3D code data
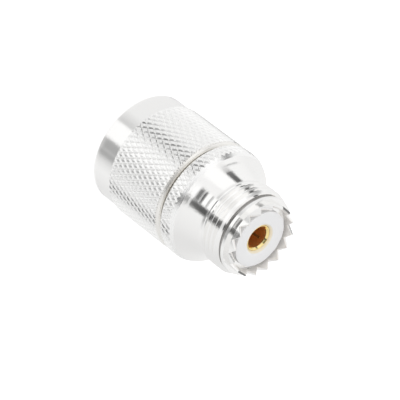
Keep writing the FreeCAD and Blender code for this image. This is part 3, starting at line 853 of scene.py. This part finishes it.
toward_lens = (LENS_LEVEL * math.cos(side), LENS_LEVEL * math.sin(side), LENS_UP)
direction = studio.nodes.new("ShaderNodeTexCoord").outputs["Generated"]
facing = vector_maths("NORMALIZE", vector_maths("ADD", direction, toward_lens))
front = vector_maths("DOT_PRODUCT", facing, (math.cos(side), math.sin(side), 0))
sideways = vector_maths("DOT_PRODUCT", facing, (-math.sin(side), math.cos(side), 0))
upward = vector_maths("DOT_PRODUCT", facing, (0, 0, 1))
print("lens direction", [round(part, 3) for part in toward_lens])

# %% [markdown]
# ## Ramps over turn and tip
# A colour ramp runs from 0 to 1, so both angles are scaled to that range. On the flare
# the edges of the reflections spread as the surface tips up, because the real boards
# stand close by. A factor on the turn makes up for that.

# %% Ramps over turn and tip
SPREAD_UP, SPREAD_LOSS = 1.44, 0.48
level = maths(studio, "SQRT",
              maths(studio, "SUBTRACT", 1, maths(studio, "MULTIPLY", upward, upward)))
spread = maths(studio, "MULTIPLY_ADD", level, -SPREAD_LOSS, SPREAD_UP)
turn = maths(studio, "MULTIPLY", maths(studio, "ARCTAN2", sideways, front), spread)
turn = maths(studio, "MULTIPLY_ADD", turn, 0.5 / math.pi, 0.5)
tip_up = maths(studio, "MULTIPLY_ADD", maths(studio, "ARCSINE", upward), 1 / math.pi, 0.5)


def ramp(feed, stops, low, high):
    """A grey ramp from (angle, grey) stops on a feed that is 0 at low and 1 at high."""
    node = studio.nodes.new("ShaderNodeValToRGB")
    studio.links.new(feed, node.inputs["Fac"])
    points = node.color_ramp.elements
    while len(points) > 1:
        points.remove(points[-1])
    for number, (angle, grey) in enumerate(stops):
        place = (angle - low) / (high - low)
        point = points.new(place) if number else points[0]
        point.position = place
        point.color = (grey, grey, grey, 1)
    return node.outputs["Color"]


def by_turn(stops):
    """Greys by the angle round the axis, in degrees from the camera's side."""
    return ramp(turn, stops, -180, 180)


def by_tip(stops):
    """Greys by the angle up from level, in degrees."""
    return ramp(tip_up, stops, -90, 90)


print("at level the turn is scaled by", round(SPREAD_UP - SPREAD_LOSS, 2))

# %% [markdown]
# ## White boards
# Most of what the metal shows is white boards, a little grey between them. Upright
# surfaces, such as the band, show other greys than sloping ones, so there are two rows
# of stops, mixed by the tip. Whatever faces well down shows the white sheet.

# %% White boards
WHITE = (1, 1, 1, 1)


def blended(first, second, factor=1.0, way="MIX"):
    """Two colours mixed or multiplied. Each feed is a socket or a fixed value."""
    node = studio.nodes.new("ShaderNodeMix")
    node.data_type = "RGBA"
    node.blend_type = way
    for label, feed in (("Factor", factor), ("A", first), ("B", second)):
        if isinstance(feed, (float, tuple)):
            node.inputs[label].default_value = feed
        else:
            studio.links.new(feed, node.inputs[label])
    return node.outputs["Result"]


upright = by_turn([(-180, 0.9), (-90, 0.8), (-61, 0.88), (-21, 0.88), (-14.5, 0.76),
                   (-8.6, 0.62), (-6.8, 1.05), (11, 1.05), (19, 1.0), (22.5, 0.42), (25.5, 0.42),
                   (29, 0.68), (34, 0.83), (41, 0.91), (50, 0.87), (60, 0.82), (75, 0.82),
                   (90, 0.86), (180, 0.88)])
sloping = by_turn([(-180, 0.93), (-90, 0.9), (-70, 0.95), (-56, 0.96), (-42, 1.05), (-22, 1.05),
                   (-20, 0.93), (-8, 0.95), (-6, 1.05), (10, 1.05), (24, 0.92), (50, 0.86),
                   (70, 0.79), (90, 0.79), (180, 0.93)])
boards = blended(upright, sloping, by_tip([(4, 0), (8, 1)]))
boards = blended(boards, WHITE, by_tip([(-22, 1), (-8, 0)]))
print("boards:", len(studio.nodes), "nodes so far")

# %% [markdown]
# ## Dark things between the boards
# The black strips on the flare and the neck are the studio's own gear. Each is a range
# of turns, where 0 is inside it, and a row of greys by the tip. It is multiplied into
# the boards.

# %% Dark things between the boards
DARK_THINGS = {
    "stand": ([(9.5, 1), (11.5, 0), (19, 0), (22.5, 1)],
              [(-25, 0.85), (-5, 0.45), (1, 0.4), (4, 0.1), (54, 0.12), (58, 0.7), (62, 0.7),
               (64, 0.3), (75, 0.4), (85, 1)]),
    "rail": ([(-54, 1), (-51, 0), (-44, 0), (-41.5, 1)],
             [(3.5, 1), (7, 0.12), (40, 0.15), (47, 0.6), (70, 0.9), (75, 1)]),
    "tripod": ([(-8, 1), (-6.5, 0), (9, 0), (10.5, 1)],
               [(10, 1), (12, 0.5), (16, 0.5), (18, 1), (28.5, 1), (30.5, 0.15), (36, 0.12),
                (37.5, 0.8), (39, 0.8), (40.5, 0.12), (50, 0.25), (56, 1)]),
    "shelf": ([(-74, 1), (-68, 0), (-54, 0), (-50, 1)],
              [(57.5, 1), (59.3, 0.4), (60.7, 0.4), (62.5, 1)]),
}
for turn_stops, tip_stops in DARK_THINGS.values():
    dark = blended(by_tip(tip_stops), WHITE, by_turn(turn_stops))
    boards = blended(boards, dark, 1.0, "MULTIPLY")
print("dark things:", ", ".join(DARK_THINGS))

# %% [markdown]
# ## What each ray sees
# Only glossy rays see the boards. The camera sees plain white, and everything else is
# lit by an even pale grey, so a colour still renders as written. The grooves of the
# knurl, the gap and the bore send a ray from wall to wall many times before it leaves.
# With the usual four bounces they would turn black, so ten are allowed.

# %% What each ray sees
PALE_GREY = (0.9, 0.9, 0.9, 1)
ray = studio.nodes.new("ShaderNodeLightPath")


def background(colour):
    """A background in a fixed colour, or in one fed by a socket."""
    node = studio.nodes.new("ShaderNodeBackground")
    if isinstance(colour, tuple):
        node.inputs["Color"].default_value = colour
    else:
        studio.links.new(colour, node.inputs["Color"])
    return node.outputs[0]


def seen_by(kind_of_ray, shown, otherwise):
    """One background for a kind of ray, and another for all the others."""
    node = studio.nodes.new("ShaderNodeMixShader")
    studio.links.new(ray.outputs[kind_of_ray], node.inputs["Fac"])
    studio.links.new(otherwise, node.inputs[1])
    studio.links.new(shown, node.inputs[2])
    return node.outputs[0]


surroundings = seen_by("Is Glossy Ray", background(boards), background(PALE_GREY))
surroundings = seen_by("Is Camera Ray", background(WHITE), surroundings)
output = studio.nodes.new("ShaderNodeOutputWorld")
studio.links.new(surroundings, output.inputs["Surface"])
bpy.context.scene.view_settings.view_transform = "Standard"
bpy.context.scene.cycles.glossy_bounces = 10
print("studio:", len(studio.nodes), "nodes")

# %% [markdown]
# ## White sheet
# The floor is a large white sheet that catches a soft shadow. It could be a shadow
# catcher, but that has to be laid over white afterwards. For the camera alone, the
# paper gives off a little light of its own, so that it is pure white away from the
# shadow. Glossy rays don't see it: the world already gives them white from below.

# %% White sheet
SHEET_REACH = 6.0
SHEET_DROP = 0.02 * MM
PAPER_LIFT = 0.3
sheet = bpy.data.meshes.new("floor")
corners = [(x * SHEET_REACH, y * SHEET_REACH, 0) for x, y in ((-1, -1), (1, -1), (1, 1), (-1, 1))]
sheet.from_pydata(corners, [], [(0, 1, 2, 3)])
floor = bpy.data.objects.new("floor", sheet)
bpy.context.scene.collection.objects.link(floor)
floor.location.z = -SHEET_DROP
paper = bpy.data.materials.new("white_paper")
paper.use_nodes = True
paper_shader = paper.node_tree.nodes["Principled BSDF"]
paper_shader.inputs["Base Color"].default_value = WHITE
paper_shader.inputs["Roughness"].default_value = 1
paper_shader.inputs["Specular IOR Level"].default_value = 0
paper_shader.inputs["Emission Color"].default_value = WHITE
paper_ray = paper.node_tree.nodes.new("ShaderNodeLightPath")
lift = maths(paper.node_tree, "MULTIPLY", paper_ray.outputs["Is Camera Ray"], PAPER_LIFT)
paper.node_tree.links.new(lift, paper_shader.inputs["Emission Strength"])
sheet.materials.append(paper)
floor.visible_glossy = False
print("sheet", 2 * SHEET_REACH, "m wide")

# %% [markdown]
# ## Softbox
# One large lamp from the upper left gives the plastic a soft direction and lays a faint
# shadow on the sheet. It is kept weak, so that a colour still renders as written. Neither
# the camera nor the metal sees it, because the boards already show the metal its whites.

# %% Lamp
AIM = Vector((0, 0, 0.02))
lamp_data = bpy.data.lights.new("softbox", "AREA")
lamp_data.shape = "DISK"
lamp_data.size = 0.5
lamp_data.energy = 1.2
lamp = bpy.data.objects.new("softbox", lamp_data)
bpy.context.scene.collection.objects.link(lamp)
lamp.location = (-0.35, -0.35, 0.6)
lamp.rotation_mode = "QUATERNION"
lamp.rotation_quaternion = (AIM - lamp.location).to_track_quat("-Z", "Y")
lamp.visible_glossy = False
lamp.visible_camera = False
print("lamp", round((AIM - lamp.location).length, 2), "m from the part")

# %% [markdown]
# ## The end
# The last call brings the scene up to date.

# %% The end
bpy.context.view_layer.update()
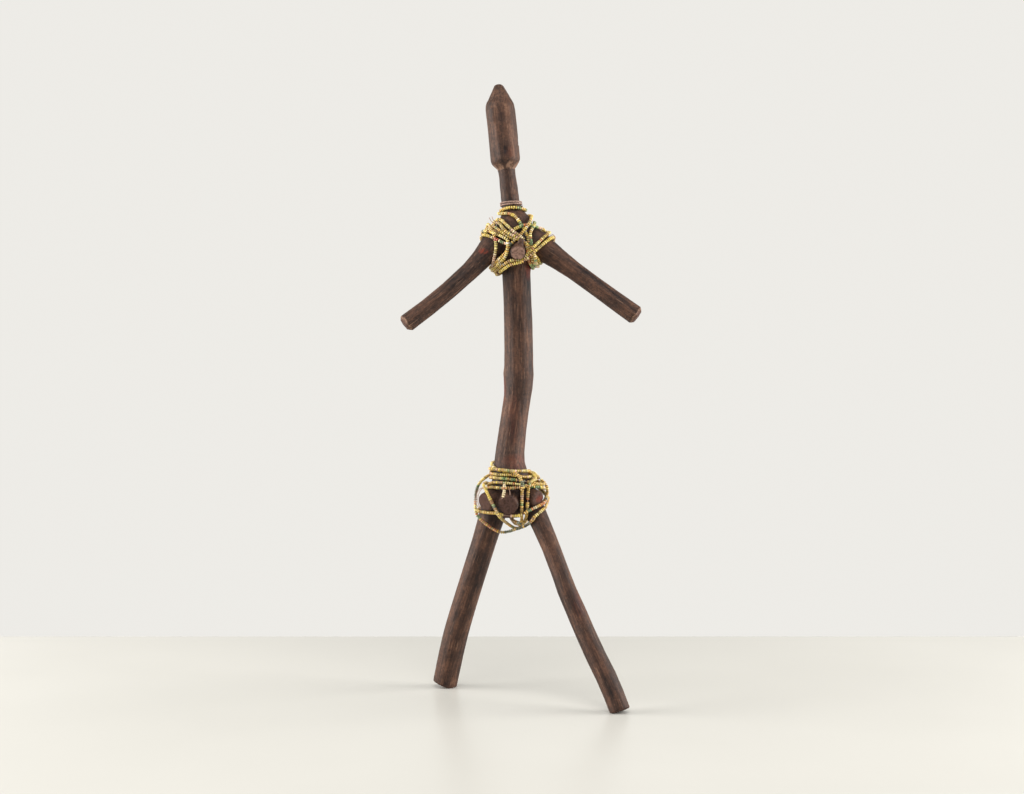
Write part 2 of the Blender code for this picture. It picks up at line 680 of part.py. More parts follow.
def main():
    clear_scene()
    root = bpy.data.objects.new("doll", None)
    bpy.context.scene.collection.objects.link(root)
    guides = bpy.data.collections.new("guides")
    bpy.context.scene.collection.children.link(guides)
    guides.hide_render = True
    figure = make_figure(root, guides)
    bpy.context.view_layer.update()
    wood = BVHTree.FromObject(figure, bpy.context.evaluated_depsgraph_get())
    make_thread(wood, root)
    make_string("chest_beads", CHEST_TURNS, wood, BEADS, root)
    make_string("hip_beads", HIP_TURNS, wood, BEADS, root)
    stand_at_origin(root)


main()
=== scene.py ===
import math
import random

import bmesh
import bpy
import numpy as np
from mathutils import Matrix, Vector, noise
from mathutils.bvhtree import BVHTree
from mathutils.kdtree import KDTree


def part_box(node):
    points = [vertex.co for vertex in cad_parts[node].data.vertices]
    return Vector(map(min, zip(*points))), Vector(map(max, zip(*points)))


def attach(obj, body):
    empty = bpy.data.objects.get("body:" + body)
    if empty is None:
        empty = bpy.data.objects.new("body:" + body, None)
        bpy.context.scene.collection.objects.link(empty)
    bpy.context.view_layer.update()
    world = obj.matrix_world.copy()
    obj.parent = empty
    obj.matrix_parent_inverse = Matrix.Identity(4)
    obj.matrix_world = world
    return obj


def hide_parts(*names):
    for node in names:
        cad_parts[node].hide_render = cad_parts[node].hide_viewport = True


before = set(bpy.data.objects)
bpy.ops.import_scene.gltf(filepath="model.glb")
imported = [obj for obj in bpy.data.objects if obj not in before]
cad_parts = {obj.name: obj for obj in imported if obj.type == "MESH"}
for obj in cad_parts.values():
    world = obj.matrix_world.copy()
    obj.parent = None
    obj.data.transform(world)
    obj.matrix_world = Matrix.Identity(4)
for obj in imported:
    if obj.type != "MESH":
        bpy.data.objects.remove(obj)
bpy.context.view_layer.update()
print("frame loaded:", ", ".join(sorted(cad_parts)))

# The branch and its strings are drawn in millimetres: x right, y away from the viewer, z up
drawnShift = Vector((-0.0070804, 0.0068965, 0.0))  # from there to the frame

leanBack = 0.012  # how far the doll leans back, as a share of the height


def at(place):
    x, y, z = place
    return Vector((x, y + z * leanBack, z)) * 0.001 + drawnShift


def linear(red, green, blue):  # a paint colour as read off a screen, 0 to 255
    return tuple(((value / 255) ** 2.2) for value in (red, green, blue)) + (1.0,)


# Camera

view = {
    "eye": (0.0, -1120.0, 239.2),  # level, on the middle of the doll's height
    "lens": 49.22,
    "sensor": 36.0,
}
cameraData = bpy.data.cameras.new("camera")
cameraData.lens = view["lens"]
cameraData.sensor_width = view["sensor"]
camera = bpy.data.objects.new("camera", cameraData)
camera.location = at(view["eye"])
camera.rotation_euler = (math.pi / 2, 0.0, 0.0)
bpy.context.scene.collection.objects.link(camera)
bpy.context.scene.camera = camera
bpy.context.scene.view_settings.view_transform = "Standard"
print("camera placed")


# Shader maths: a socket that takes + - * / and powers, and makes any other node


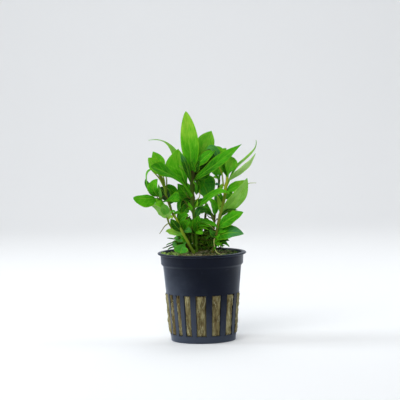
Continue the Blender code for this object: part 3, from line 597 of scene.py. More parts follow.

**What you have to do:** Copy all lines from the listing that contain "follow".

**Final answer:**
Write part 2 of the Blender code for this picture. It picks up at line 680 of part.py. More parts follow.
Continue the Blender code for this object: part 3, from line 597 of scene.py. More parts follow.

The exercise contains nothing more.